For weka, there are currently the following algorithms that can be used as the "model". Further details and possible arguments can be found in the Weka Docs

- SIMPLEKMEANS (http://weka.sourceforge.net/doc.dev/weka/clusterers/SimpleKMeans.html)
- EM (http://weka.sourceforge.net/doc.dev/weka/clusterers/EM.html)
- COBWEB (http://weka.sourceforge.net/doc.dev/weka/clusterers/Cobweb.html)
- FARTHESTFIRST (http://weka.sourceforge.net/doc.dev/weka/clusterers/FarthestFirst.html)
- DENSITY_KMEANS (http://weka.sourceforge.net/doc.dev/weka/clusterers/MakeDensityBasedClusterer.html)
- HIERARCHICAL (http://weka.sourceforge.net/doc.dev/weka/clusterers/HierarchicalClusterer.html)

### CLASSIFICATION_LEARN

#### Description

This operator is used to create a classifier.
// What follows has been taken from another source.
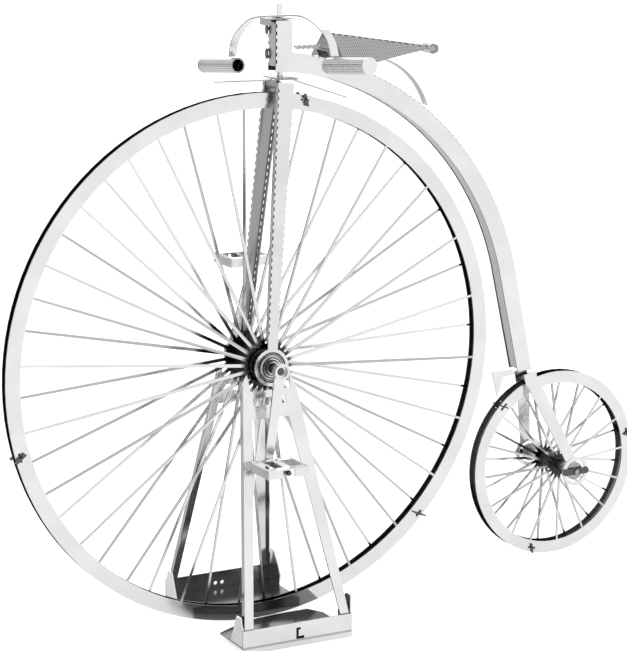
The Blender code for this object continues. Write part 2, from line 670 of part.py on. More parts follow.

Therefore, the result is a stream of classifiers (this is an own datatype!)

#### Parameter

- CLASS: The attribute that should be used as the class (the
- NOMINALS: For nominal classifiers, this list provides the possible values, because some algorithms have to know them in advance
- LEARNER: The algorithm that is used to construct the classifier
- Currently implemented: Weka (which in turn has further algorithms, see above)

- ALGORITHM: A set of options to set up the algorithm

#### Example

This example uses the weka-clusterer. The weka-clusterer should use the "simplekmeans" algorithm. the arguments to set up the weka-simplekmeans is "-N 3".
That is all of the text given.